If we lived in a world where audiences could be sure that the best actor, gay or straight, received their roles based on merit, this wouldn’t be a controversial statement. Actors are meant to walk around in other people’s shoes. In a perfect world, Blanchett would be right: playing roles beyond an actor’s life experience is in the job description.

But LGBTQIA+ actors aren’t getting the same chances as straight actors. In fact, we barely get any chances when it comes to film. The majority of the time, queer stories who make it to the box office are portrayed by straight casts. Fifty-two straight people have received Oscar nominations for playing gay characters, but an openly gay actor has never won the Academy Award for Best Actor, according to the BBC.

We have to acknowledge that the opportunities to play fascinating, complex characters (like Blanchett’s own role in “Carol”) most often go to straight actors, and Blanchett’s statements gloss over that. Sure, we can connect to a single character no matter the actor’s personal experience, if they’re able to suspend disbelief; but when it’s almost all straight actors trying to portray LGBTQIA+ people, it’s a glaring, obvious lack of equality and actual respect for queer stories. If we’re not there in a tangible way if the majority of queer stories are told by straight voices, how is that true representation? We care about gay actors playing gay roles because it’s still a rare occurrence in film. It’s disappointing to see Blanchett misunderstand why LGBTQIA+ folx want to see gay actors in gay roles.

“Will & Grace’s” Emotional Moment in “Who’s Sorry Now?”

And now, back to TV. “Will & Grace’s” writing team has been knocking ’em out of the park since the series returned to NBC. This week’s installment, “Who’s Sorry Now?” is one of my favorites so far. We got Jack and a harebrained scheme (he’s a psychic now?) that ends up causing a spooky Rosie/Karen reunion from beyond the grave, giving us time to enjoy the glory that is the Jack/Karen friendship. But the big stars of the episode are Grace and Will, who finally talk about their sort-of unresolved love affair of decades past.

Unearthing a box of love letters, they relive the haze of their college romance, when Will was still in the closet and Grace was utterly clueless. Reminiscing stirs up emotions for both of them, especially when Will discovers that Grace never read his apology letter, in which he agonized about breaking her heart. Some fighting later, Grace finally sits down to read the letter. And she’s absolutely crushed.

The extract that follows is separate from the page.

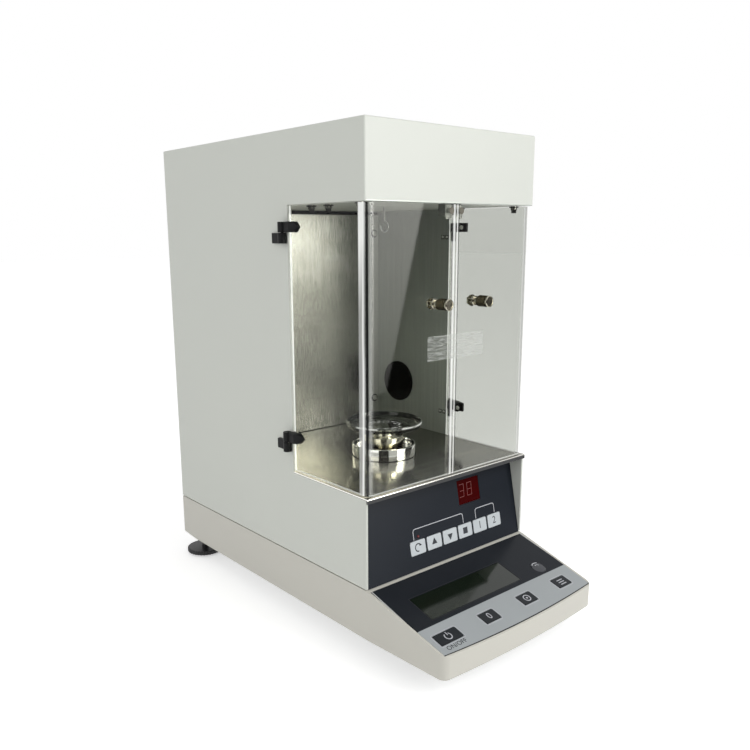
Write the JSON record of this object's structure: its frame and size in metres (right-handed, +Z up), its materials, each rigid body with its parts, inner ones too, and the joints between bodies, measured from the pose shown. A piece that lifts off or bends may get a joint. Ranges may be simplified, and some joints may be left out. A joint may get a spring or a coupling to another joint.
{
  "type": "surface tensiometer",
  "caption": "Surface tensiometer: steel housing with a weighing chamber behind two wraparound clear doors, a motor-driven stage with a glass dish, a keypad panel and a sloping console.",
  "frame": {"origin": "on the bench, under the middle of the whole instrument", "axes": "+X to the user's right as they face the doors, +Y to the back, +Z up"},
  "size_m": [0.2316, 0.4412, 0.4685],
  "materials": {
    "case_paint": "fine texture satin",
    "base_plastic": "moulded satin",
    "clear_acrylic": "clear polished",
    "stainless": "brushed",
    "steel_plate": "zinc plated",
    "black_metal": "satin black",
    "knob_metal": "knurled dark nickel",
    "strike_steel": "light plate",
    "rubber_black": "matte",
    "foot_plastic": "matte ribbed",
    "navy_overlay": "printed film",
    "console_film": "printed film",
    "light_key": "satin",
    "dark_key": "satin",
    "red_window": "tinted clear",
    "display": "glass faced",
    "lcd_glass": "tinted clear",
    "circuit_board": "coated",
    "level_vial": "clear",
    "chrome": "polished",
    "brass": "turned, nickelled",
    "glass": "clear",
    "aluminium": "machined",
    "motor_black": "satin",
    "black_plastic": "satin",
    "screw_steel": "plated",
    "core_steel": "laminated, varnished"
  },
  "bodies": {
    "case": {"base_shell": "base_plastic", "base_plate": "steel_plate", "front_feet": "rubber_black", "housing_cover": "case_paint", "port_plug": "black_plastic", "rear_panel": "case_paint", "power_inlet": "black_plastic", "serial_port": "screw_steel", "chamber_floor": "stainless", "chamber_back_wall": "stainless", "chamber_ceiling": "case_paint", "keypad_overlay": "navy_overlay", "keypad_plate": "steel_plate", "keypad_board": "circuit_board", "led_window": "red_window", "led_display": "display", "console_overlay": "console_film", "lcd_window": "lcd_glass", "lcd_module": "display", "console_board": "circuit_board", "spirit_level": "level_vial", "hinge_brackets": "black_metal", "catch_magnets": "black_metal", "stage_cup": "chrome", "lift_frame": "aluminium", "guide_rods": "screw_steel", "lift_motor": "motor_black", "weigh_cell": "aluminium", "main_board": "circuit_board", "transformer": "core_steel", "case_screws": "screw_steel"},
    "left_door": {"left_door_pane": "clear_acrylic", "left_door_knob": "knob_metal", "left_door_leaves": "black_metal", "left_strike_plate": "strike_steel"},
    "right_door": {"right_door_pane": "clear_acrylic", "right_door_knob": "knob_metal", "right_door_leaves": "black_metal", "right_strike_plate": "strike_steel"},
    "stage": {"stage_carriage": "aluminium", "stage_platform": "brass"},
    "dish": {"glass_dish": "glass"},
    "screw": {"lead_screw": "screw_steel"},
    "hanger": {"weigh_beam": "aluminium", "hanger_hook": "screw_steel"},
    "rocker": {"power_rocker": "black_plastic"},
    "left_foot": {"left_foot_pad": "rubber_black"},
    "left_wheel": {"left_foot_wheel": "foot_plastic"},
    "right_foot": {"right_foot_pad": "rubber_black"},
    "right_wheel": {"right_foot_wheel": "foot_plastic"},
    "auto_key": {"auto_key": "light_key"},
    "up_key": {"up_key": "light_key"},
    "down_key": {"down_key": "light_key"},
    "stop_key": {"stop_key": "light_key"},
    "set_one_key": {"set_one_key": "light_key"},
    "set_two_key": {"set_two_key": "light_key"},
    "power_key": {"power_key": "dark_key"},
    "tare_key": {"tare_key": "dark_key"},
    "adjust_key": {"adjust_key": "dark_key"},
    "mode_key": {"mode_key": "dark_key"}
  },
  "joints": [
    {"name": "left_door_hinge", "type": "hinge", "parent": "case", "child": "left_door", "pos_m": [-0.1118, -0.0144, 0.2867], "axis": [0, 0, 1], "range_deg": [-110, 0]},
    {"name": "right_door_hinge", "type": "hinge", "parent": "case", "child": "right_door", "pos_m": [0.1118, -0.0144, 0.2867], "axis": [0, 0, 1], "range_deg": [0, 110]},
    {"name": "stage_lift", "type": "slide", "parent": "case", "child": "stage", "axis": [0, 0, 1], "range_m": [0, 0.025]},
    {"name": "dish_lift_off", "type": "slide", "parent": "stage", "child": "dish", "axis": [0, 0, 1], "range_m": [0, 0.04]},
    {"name": "lead_screw_turn", "type": "hinge", "parent": "case", "child": "screw", "pos_m": [0, -0.0279, 0.1], "axis": [0, 0, 1], "range_deg": [-5, 1135]},
    {"name": "hanger_give", "type": "slide", "parent": "case", "child": "hanger", "axis": [0, 0, 1], "range_m": [-0.0005, 0.0005], "stiffness_N_per_m": 5000, "springref_m": 0.00006},
    {"name": "auto_key_press", "type": "slide", "parent": "case", "child": "auto_key", "axis": [0, 0.9803, -0.1977], "range_m": [0, 0.0004], "stiffness_N_per_m": 800, "springref_m": -0.0002},
    {"name": "up_key_press", "type": "slide", "parent": "case", "child": "up_key", "axis": [0, 0.9803, -0.1977], "range_m": [0, 0.0004], "stiffness_N_per_m": 800, "springref_m": -0.0002},
    {"name": "down_key_press", "type": "slide", "parent": "case", "child": "down_key", "axis": [0, 0.9803, -0.1977], "range_m": [0, 0.0004], "stiffness_N_per_m": 800, "springref_m": -0.0002},
    {"name": "stop_key_press", "type": "slide", "parent": "case", "child": "stop_key", "axis": [0, 0.9803, -0.1977], "range_m": [0, 0.0004], "stiffness_N_per_m": 800, "springref_m": -0.0002},
    {"name": "set_one_key_press", "type": "slide", "parent": "case", "child": "set_one_key", "axis": [0, 0.9803, -0.1977], "range_m": [0, 0.0004], "stiffness_N_per_m": 800, "springref_m": -0.0002},
    {"name": "set_two_key_press", "type": "slide", "parent": "case", "child": "set_two_key", "axis": [0, 0.9803, -0.1977], "range_m": [0, 0.0004], "stiffness_N_per_m": 800, "springref_m": -0.0002},
    {"name": "power_key_press", "type": "slide", "parent": "case", "child": "power_key", "axis": [0, 0.2689, -0.9632], "range_m": [0, 0.0004], "stiffness_N_per_m": 800, "springref_m": -0.0002},
    {"name": "tare_key_press", "type": "slide", "parent": "case", "child": "tare_key", "axis": [0, 0.2689, -0.9632], "range_m": [0, 0.0004], "stiffness_N_per_m": 800, "springref_m": -0.0002},
    {"name": "adjust_key_press", "type": "slide", "parent": "case", "child": "adjust_key", "axis": [0, 0.2689, -0.9632], "range_m": [0, 0.0004], "stiffness_N_per_m": 800, "springref_m": -0.0002},
    {"name": "mode_key_press", "type": "slide", "parent": "case", "child": "mode_key", "axis": [0, 0.2689, -0.9632], "range_m": [0, 0.0004], "stiffness_N_per_m": 800, "springref_m": -0.0002},
    {"name": "power_rocker_tip", "type": "hinge", "parent": "case", "child": "rocker", "pos_m": [-0.034, 0.2168, 0.104], "axis": [1, 0, 0], "range_deg": [0, 15]},
    {"name": "left_foot_height", "type": "slide", "parent": "case", "child": "left_foot", "axis": [0, 0, 1], "range_m": [-0.0052, 0.0042]},
    {"name": "left_wheel_turn", "type": "hinge", "parent": "left_foot", "child": "left_wheel", "pos_m": [-0.0925, 0.1956, 0.005], "axis": [0, 0, 1], "range_deg": [-1440, 1150]},
    {"name": "right_foot_height", "type": "slide", "parent": "case", "child": "right_foot", "axis": [0, 0, 1], "range_m": [-0.0052, 0.0042]},
    {"name": "right_wheel_turn", "type": "hinge", "parent": "right_foot", "child": "right_wheel", "pos_m": [0.0925, 0.1956, 0.005], "axis": [0, 0, 1], "range_deg": [-1440, 1150]}
  ],
  "couplings": [
    {"joint": "lead_screw_turn", "follows": "stage_lift", "rad_per_m": 785.4}
  ]
}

Here, we finally get some relationship growth for the show’s titular characters, whose normal dynamic of emotional Grace/apologizing Will is linked back to their breakup. Grace finally gets pasts her own feelings, understanding the pain and turmoil Will went through during that time. The letter reveals he wished he was “normal” and thought about hurting himself. The narrative of the broken straight girl wronged by the gay man “leading her on,” is finally laid to rest by the “new smart Grace,” as she puts it, realizing that all Will did was be himself. The scene is a somber, touching note for the series, which continues to combine comedy and plot movement without feeling too contrived. If Jack were here, he’d probably be seeing shiny golden awards in “Will & Grace’s” future.

“Supergirl’s” Nia Nal Smacks Down Racists

Let’s end on a high note, which is all thanks to Nicole Maines’ new role as Nia Nal on “Supergirl” at The CW. “Fallout” is an apropos name for this week’s episode, which focused on the general havoc in the “Supergirl” ‘verse as President Marsdin steps down. Mercy continues her anti-alien crusade and shuts down Lena’s imager inducer tech, outing aliens planet-wide. This, unfortunately, includes Brainy, who’s in the middle of picking up pizzas at a local pizza shop.

Nia, who rushes in to grab a coffee, befriends the alien just before his transducer cuts out. Shop owner Massimo, who’d previously been Brainy’s friend, sees Brainy’s true form and snaps, yelling as his staff-turned-mob comes out wielding bats. Nia, horrified, jumps in and summons her powers of journalism, threatening to write up the incident if they don’t back off and give Brainy his pizzas.

This alone would have been incredible imagery for a superhero TV show: a trans woman standing up against racist bullies and using her privilege as a journalist to protect others. Who needs a cape when you’re that badass? But Nia goes further than that. After ensuring Brainy gets his pizzas, Nia returns to CatCo and explains what just happened to her boss, asking him to write an op-ed defending aliens. In a conversation that’s as poised and brave as Maines is in real life, Nia reveals she’s a trans woman who knows what it’s like to be hated. She can’t stand by while others are attacked for being who they are, and neither should James.

That conversation, and this episode, are why LGBTQIA+ representation matters. Because a trans superhero (played by a trans actress) just became a role model for gay, straight, trans, and cis youth alike, long before she dons a cape. And her stance against bullies, though they may be fictional, will give kids the courage to stand up for what’s kind, fair and right in the chaotic world of 2018.